Baik itu di dunia pendidikan, pekerjaan, bahkan lingkungan rumah pun sering terjadi dan tidak sedikit yang menimbulkan korban jiwa.
KPAI mencatat dalam kurun waktu 9 tahun dari 2011 sampai 2019, ada 37.381 pengaduan. Untuk Bullying baik di pendidikan maupun sosial media mencapai 2.473 laporan. Bahkan Januari sampai Februari 2020, setiap hari publik kerap disuguhi berita fenomena kekerasan anak. Seperti siswa korban bullying yang jarinya harus diamputasi, kemudian siswa yang ditemukan meninggal di gorong gorong sekolah karena bullying, serta siswa yang ditendang lalu meninggal dunia akibat bullying.
Pemicu bullying sangat banyak kita jumpai dikeseharian. Seperti tontonan kekerasan, dampak negatif gawai, dan penghakiman media sosial. Parahnya lagi, bullying saat ini menjadi trend dikalangan baik anak-anak, remaja bahkan dewasa. Dengan alasan tidak suka atau hanya sekedar hiburan, merundung teman menjadi hal yang mengasyikan. Mengusik dari kekurangan atau kesalahan seseorang membuatnya jadi bahan candaan dan berujung pada kematian karakter seseorang.

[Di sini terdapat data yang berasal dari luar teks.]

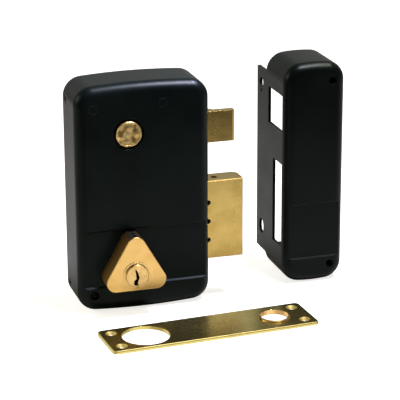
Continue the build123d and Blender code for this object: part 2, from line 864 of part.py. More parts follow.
def build_brake_spring():
    """The bowed leaf that rubs on the tail's top edge, with an eye round its post."""
    edge = foot + tail_high
    eye_z = edge + brake_post_up
    inner = brake_post_across / 2 + seat_gap
    eye = Pos(brake_post_x, eye_z) * Circle(inner + brake_eye_wall)
    half = brake_gauge / 2
    spots = [(brake_post_x + inner, eye_z), (brake_touch_x, edge + brake_gap + half),
             (brake_end_x, edge + brake_end_up)]
    under = [(x, z - half) for x, z in spots]
    over = [(x, z + half) for x, z in spots]
    leaf = make_face([ThreePointArc(*under), Line(under[2], over[2]), ThreePointArc(*reversed(over)),
                      Line(over[0], under[0])])
    view = eye + leaf - Pos(brake_post_x, eye_z) * Circle(inner)
    return slab(view, tail_rear, pinion_front)


def build_brake_post():
    """The riveted post that carries the brake spring."""
    shoulder = tail_rear - running_gap
    wide = brake_post_across / 2 + brake_eye_wall
    return turned([(0, 0), (post_rivet / 2, 0), (post_rivet / 2, plate_gauge), (wide, plate_gauge),
                   (wide, shoulder), (brake_post_across / 2, shoulder), (brake_post_across / 2, pinion_front),
                   (0, pinion_front)], brake_post_x, foot + tail_high + brake_post_up)


def upright(points, low, high):
    """A plan view of (x, depth) points given height."""
    view = make_face(Polyline([(x, -depth) for x, depth in points], close=True))
    return extrude(Plane.XY.offset(low) * view, amount=high - low)


def build_latch():
    """The brass latch: a slab with a ramp behind it, the block inside the case and the windowed tail."""
    low = foot + latch_low
    high = low + latch_height
    tip = half_width + latch_reach
    slab_rear = latch_front - latch_tip_thick
    ramp_top = half_width + latch_edge
    head = upright([(latch_block_left, latch_rear), (latch_block_left, latch_front), (tip - latch_tip_bevel,
                    latch_front), (tip, latch_front - latch_edge), (tip, slab_rear),
                    (ramp_top, slab_rear), (ramp_top, latch_rear)], low, high)
    ramp = upright([(ramp_top - latch_edge, slab_rear),
                    (ramp_top - latch_edge, latch_front - latch_heel_thick),
                    (ramp_top, latch_front - latch_heel_thick), (tip - latch_slab, slab_rear)],
                   low + ramp_step, high - ramp_step)
    block = bar(latch_block_left, latch_block_right, latch_tail_rear, latch_rear, low, high)
    tail_end = roller_x - latch_tail_end
    tail = bar(tail_end, latch_block_left, latch_tail_rear, latch_tail_rear + latch_tail_gauge, low, high)
    window_left = roller_x - roller_across / 2 - sliding_gap
    tail -= bar(window_left, latch_block_left, 0, case_depth,
                button_z - latch_window_high / 2, button_z + latch_window_high / 2)
    body = head + ramp + block + tail
    body += rod_across(spigot_across, tail_end - spigot_long, tail_end, roller_depth, latch_mid)
    return body - rod_up(roller_pin_across + 2 * seat_gap, roller_x, roller_depth,
                         low + latch_edge, high - latch_edge)


def build_latch_peg():
    """The hard peg across the tail's window that the button's wedge pushes on."""
    low = foot + latch_low + latch_edge
    high = low + latch_height - 2 * latch_edge
    room = latch_window_high / 2 - sliding_gap
    return (rod_up(roller_pin_across, roller_x, roller_depth, low, high)
            + rod_up(roller_across, roller_x, roller_depth, button_z - room, button_z + room))


def build_latch_spring():
    """The spring that pushes the latch out."""
    left = anchor_x + running_gap
    length = roller_x - latch_tail_end - running_gap - left
    mean = (latch_spring_across - latch_spring_wire) / 2
    spring = coil(mean, latch_spring_wire, length, latch_spring_turns)
    return Pos(left, -roller_depth, latch_mid) * Rot(0, 90, 0) * spring


def build_latch_guide():
    """The die-cast channel that keeps the latch's tail straight."""
    low = foot + latch_low - sliding_gap
    high = low + latch_height + 2 * sliding_gap
    block = bar(guide_left, guide_right, plate_gauge, guide_high, low - guide_cheek, high + guide_cheek)
    block -= bar(guide_left - overrun, guide_right + overrun, plate_gauge + guide_floor,
                 guide_high + overrun, low, high)
    for x, z in guide_screw_places:
        block -= disc(guide_screw_thread + 2 * seat_gap, plate_gauge - overrun,
                      plate_gauge + guide_floor - edge_break, x, z)
    return block


def build_guide_screws():
    """The two screws that hold the latch's guide to the back plate."""
    screws = Part()
    for x, z in guide_screw_places:
        screws += rear_screw(x, z, guide_screw_thread, 2 * guide_screw_thread - edge_break,
                             plate_gauge + guide_floor - 2 * edge_break)
    return screws


def wedge_contact():
    """Where the wedge meets the peg at rest: x and depth."""
    lean = sqrt(1 + wedge_ratio ** 2)
    return (roller_x + roller_across / 2 / lean, roller_depth + roller_across / 2 * wedge_ratio / lean)


def build_push_button():
    """The brass button with its dished face and the wedge blade that draws the latch back."""
    meet_x, meet_depth = wedge_contact()
    meet_x += running_gap * sqrt(1 + wedge_ratio ** 2)
    tip = meet_depth - blade_lead
    tip_x = meet_x + blade_lead * wedge_ratio
    top_x = meet_x - (blade_top - meet_depth) * wedge_ratio
    blade = upright([(tip_x, tip), (tip_x + blade_land, tip), (tip_x + blade_land, blade_top),
                     (top_x, blade_top)], button_z - blade_thick / 2, button_z + blade_thick / 2)
    radius = button_across / 2
    face = case_depth + button_stand
    body = turned([(0, blade_top), (radius, blade_top), (radius, face - button_chamfer),
                   (radius - button_chamfer, face), (radius - button_rim, face),
                   (radius - button_rim, face - button_dish), (0, face - button_dish)], plug_x, button_z)
    return body + blade


def build_button_bush():
    """The plain bush behind the cover that the button slides in."""
    inner = button_across / 2 + 2 * running_gap
    outer = inner + bush_wall
    low = blade_top + bush_clear
    return turned([(inner, low), (outer, low), (outer, cover_inside - bush_flange),
                   (outer + bush_flange_wide, cover_inside - bush_flange),
                   (outer + bush_flange_wide, cover_inside), (inner, cover_inside)], plug_x, button_z)


def in_keeper(shape):
    """Carry a piece from the keeper's own middle to where the keeper stands."""
    return Pos(keeper_x + keeper_width / 2, keeper_back, 0) * shape


def tab_heights():
    """The middle heights of the strike plate's two lugs."""
    return (foot + keeper_plate_low + tab_high / 2, -foot - keeper_plate_top - tab_high / 2)


def build_keeper_cover():
    """The keeper's moulding, open at the back and, between its rounded ends, at the strike side."""
    left = -keeper_width / 2
    shell = moulded_shell(keeper_width, case_height, keeper_depth, keeper_corner)
    shell -= panel_cut(left + panel_side, -left - panel_side, keeper_depth)
    inside = keeper_depth - cover_wall / 2
    for side in (-1, 1):
        shell += disc(keeper_pillar, 0, inside, -left - keeper_pillar_in,
                      side * (case_height / 2 - keeper_pillar_low))
    for height in tab_heights():
        shell += disc(tab_pillar, keeper_gauge, inside, left + keeper_gauge + tab_screw_in, height)
    low = foot + keeper_plate_low
    high = -foot - keeper_plate_top
    shell -= bar(left - overrun, left + cover_wall + seat_gap, -overrun,
                 keeper_depth - keeper_plate_front + sliding_gap, low - sliding_gap, high + sliding_gap)
    for height in tab_heights():
        shell -= bar(left, left + keeper_gauge + tab_reach + sliding_gap, -overrun, keeper_gauge,
                     height - tab_high / 2 - sliding_gap, height + tab_high / 2 + sliding_gap)
        shell -= disc(tab_thread + 2 * seat_gap, 0, tab_screw_length + overrun,
                      left + keeper_gauge + tab_screw_in, height)
    for side in (-1, 1):
        place = (-left - keeper_pillar_in, side * (case_height / 2 - keeper_pillar_low))
        shell -= disc(keeper_bore, -overrun, keeper_depth + overrun, *place)
        shell -= disc(keeper_head_bore, keeper_depth - keeper_head_depth, keeper_depth + overrun, *place)
    return in_keeper(shell)


def build_strike_plate():
    """The keeper's steel plate: two bolt windows and a flange past the back with its screw holes."""
    left = -keeper_width / 2
    front = keeper_depth - keeper_plate_front
    low = foot + keeper_plate_low
    high = -foot - keeper_plate_top
    plate = bar(left, left + keeper_gauge, -keeper_flange, front, low, high)
    rear_corners = plate.edges().filter_by(Axis.X).group_by(Axis.Y)[-1]
    plate = fillet(rear_corners, radius=keeper_flange_corner)
    reach = (left - overrun, left + keeper_gauge + overrun)
    plate -= bar(*reach, latch_window_back, front - keeper_window_front, foot + latch_low - latch_window_under,
                 foot + latch_low + latch_height + latch_window_over)
    plate -= bar(*reach, bolt_window_back, front - keeper_window_front, foot + bolt_low - bolt_window_under,
                 foot + bolt_low + bolt_height + bolt_window_over)
    hole_z = high - flange_hole_top
    plate -= rod_across(flange_hole, *reach, -flange_hole_back, hole_z)
    plate -= rod_across(flange_pilot, *reach, -flange_hole_back, hole_z - flange_pilot_below)
    slot_low = low + flange_hole_low
    for height in (slot_low, slot_low + flange_slot_long):
        plate -= rod_across(flange_slot, *reach, -flange_slot_back, height)
    plate -= bar(*reach, -flange_slot_back - flange_slot / 2, -flange_slot_back + flange_slot / 2,
                 slot_low, slot_low + flange_slot_long)
    return in_keeper(plate)


def build_strike_lugs():
    """The two lugs welded to the strike plate's inner face, with a countersunk screw hole in each."""
    left = -keeper_width / 2 + keeper_gauge
    sink = (tab_screw_head - tab_thread) / 2
    hole = tab_thread / 2 + seat_gap
    lugs = Part()
    for height in tab_heights():
        lug = bar(left, left + tab_reach, 0, keeper_gauge, height - tab_high / 2, height + tab_high / 2)
        lug -= turned([(0, -overrun), (tab_screw_head / 2 + seat_gap, -overrun),
                       (tab_screw_head / 2 + seat_gap, 0), (hole, sink), (hole, keeper_gauge + overrun),
                       (0, keeper_gauge + overrun)], left + tab_screw_in, height)
        lugs += lug
    return in_keeper(lugs)


def build_keeper_screws():
    """The two screws that hold the strike plate's lugs to the keeper's moulding."""
    screws = Part()
    for height in tab_heights():
        screws += rear_screw(-keeper_width / 2 + keeper_gauge + tab_screw_in, height, tab_thread,
                             tab_screw_head, tab_screw_length)
    return in_keeper(screws)


def on_floor(shape):
    """Lay a piece down from the plate's own front left corner to where the plate lies."""
    return Pos(outer_x, outer_y, foot) * Rot(0, 0, outer_yaw) * shape


def build_outer_plate():
    """The brass plate for the outside of the door, pressed over at its edge."""
    plate = Box(outer_long, outer_wide, outer_gauge, align=(Align.MIN, Align.MIN, Align.MIN))
    plate = fillet(plate.edges().filter_by(Axis.Z), radius=outer_corner)
    plate = fillet(plate.faces().sort_by(Axis.Z)[-1].edges(), radius=outer_edge)
    middle = outer_wide / 2
    for x, across in ((outer_bore_in, outer_bore), (outer_long - collar_from_end, collar_outside - collar_lip * 2)):
        plate -= Pos(x, middle, outer_gauge / 2) * Cylinder(across / 2, outer_gauge + 2 * overrun)
    sink = (outer_screw_head - outer_screw_bore) / 2
    for x in (outer_screw_in, outer_long - outer_screw_in):
        for y in (outer_screw_in, outer_wide - outer_screw_in):
            hole = Cylinder(outer_screw_bore / 2, outer_gauge + 2 * overrun)
            plate -= Pos(x, y, outer_gauge / 2) * hole
            plate -= Pos(x, y, outer_gauge - sink / 2) * Cone(outer_screw_bore / 2, outer_screw_head / 2, sink)
    return on_floor(plate)


def build_plate_collar():
    """The turned collar pressed into the plate's smaller hole."""
    inner = collar_bore / 2
    outer = collar_outside / 2
    seat = outer - collar_lip - seat_gap
    profile = make_face(Polyline([(inner, 0), (seat, 0), (seat, outer_gauge), (outer, outer_gauge),
                                  (outer, outer_gauge + collar_stand - edge_break),
                                  (outer - edge_break, outer_gauge + collar_stand),
                                  (inner, outer_gauge + collar_stand)], close=True))
    return on_floor(Pos(outer_long - collar_from_end, outer_wide / 2, 0) * revolve(Plane.XZ * profile, Axis.Z))


pieces = {
    "case_cover": build_cover,
    "back_plate": build_back_plate,
    "side_screws": build_side_screws,
    "front_screw": build_front_screw,
    "cylinder_body": build_cylinder_body,
    "cylinder_plug": build_plug,
    "plug_clip": build_plug_clip,
    "key_pins": build_key_pins,
    "driver_pins": build_driver_pins,
    "pin_springs": build_pin_springs,
    "chamber_plugs": build_chamber_plugs,
    "foot_screws": build_foot_screws,
    "key_gear": build_key_gear,
    "idler_gear": build_idler_gear,
    "idler_post": build_idler_post,
    "guide_stud": build_guide_stud,
    "deadbolt": build_deadbolt,
    "saw_pin": build_saw_pin,
    "bolt_rivets": build_bolt_rivets,
    "bolt_tail": build_bolt_tail,
    "brake_spring": build_brake_spring,
    "brake_post": build_brake_post,
    "latch": build_latch,
    "latch_peg": build_latch_peg,
    "latch_spring": build_latch_spring,
    "latch_guide": build_latch_guide,
    "guide_screws": build_guide_screws,
    "push_button": build_push_button,
    "button_bush": build_button_bush,
    "keeper_cover": build_keeper_cover,
    "strike_plate": build_strike_plate,
    "strike_lugs": build_strike_lugs,
    "keeper_screws": build_keeper_screws,
    "outer_plate": build_outer_plate,
    "plate_collar": build_plate_collar,
}

os.makedirs("parts", exist_ok=True)
for name, build in pieces.items():
    save(name, build())
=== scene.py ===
import bpy
from math import cos, radians, sin
from mathutils import Matrix, Vector


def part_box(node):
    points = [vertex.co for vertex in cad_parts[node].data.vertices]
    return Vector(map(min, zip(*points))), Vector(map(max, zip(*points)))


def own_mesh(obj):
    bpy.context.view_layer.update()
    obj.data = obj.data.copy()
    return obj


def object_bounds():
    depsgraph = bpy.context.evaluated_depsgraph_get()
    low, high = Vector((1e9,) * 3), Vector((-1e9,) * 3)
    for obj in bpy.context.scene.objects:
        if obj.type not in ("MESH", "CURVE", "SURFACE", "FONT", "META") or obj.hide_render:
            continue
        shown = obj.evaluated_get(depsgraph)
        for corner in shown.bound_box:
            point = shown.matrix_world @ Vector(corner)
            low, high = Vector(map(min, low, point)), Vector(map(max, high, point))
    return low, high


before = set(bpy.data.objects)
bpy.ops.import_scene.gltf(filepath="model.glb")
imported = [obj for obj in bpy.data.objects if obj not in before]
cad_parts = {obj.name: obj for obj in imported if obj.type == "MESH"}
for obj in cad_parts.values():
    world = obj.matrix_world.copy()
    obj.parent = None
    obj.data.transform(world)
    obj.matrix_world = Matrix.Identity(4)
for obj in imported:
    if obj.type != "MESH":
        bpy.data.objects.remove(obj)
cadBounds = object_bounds()
scene = bpy.context.scene
print("frame loaded:", len(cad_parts), "nodes")

mm = 0.001  # the scene is in metres, patterns are given in millimetres
studioWhite = "#fffefa"  # paper and room where the camera sees them


def linear(hexColour):  # sRGB hex to the linear colour that the shaders expect
    parts = [int(hexColour[i:i + 2], 16) / 255 for i in (1, 3, 5)]
    return [p / 12.92 if p <= 0.04045 else ((p + 0.055) / 1.055) ** 2.4 for p in parts] + [1.0]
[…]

Dunia sekolah yang seharusnya menjadi tempat perlombaan dalam mencari ilmu, bermain bersama teman, namun untuk para korban perundungan menjadi tempat yang sangat mengerikan. Karena menjadi tempat paling banyak terjadinya perundungan.
KPAI mencatat tahun 2018 korban perundungan 107 anak dan pelaku 127 anak.
Dengan pola didik yang salah dan berkiblat pada sekulerisme lah yang menjadi faktor utama rusaknya generasi penerus. Karena dengan memisahkan agama dari kehidupan membuat para remaja tidak mengerti standar baik buruknya suatu perilaku sesuai dengan agama. Awalnya bercanda, lama-lama menjadi candu dan pada akhirnya membunuh menjadi hal yang sederhana.
Pola fikir yang sudah teracuni oleh barat yang di iklankan secara masif lewat hiburan, fashion dan food, menjadikan kiblat tingkah laku para remaja saat ini. Dan pada akhirnya remaja menjadi lebih anarkis dan sulit untuk dikendalikan.
Saat ini di lembaga pendidikan manapun tidak bisa menjamin anak didiknya untuk menjadi manusia yang berakhlak mulia dan tidak jarang anak-anak yang pandai di bidang akademik namun tidak bisa mengatasi emosionalnya. Disinilah peran sekulerisme yang memperburuk keadaan. Karena memisahkan agama dari kehidupan membuat cacat mental. Tak ada aturan yang tegas dan mengikat manusia untuk menjaga prilakunya.
Yang pada akhirnya adalah sebuah kehancuran beradaban. Bayangkan jika setiap remaja yang seharusnya terdidik dengan baik namun justru memiliki catatan kriminal. Dan bayangkan jika remaja yang seharusnya aktif bermain bersama teman justru mengurung diri, terisolir dari kehidupan sosialnya.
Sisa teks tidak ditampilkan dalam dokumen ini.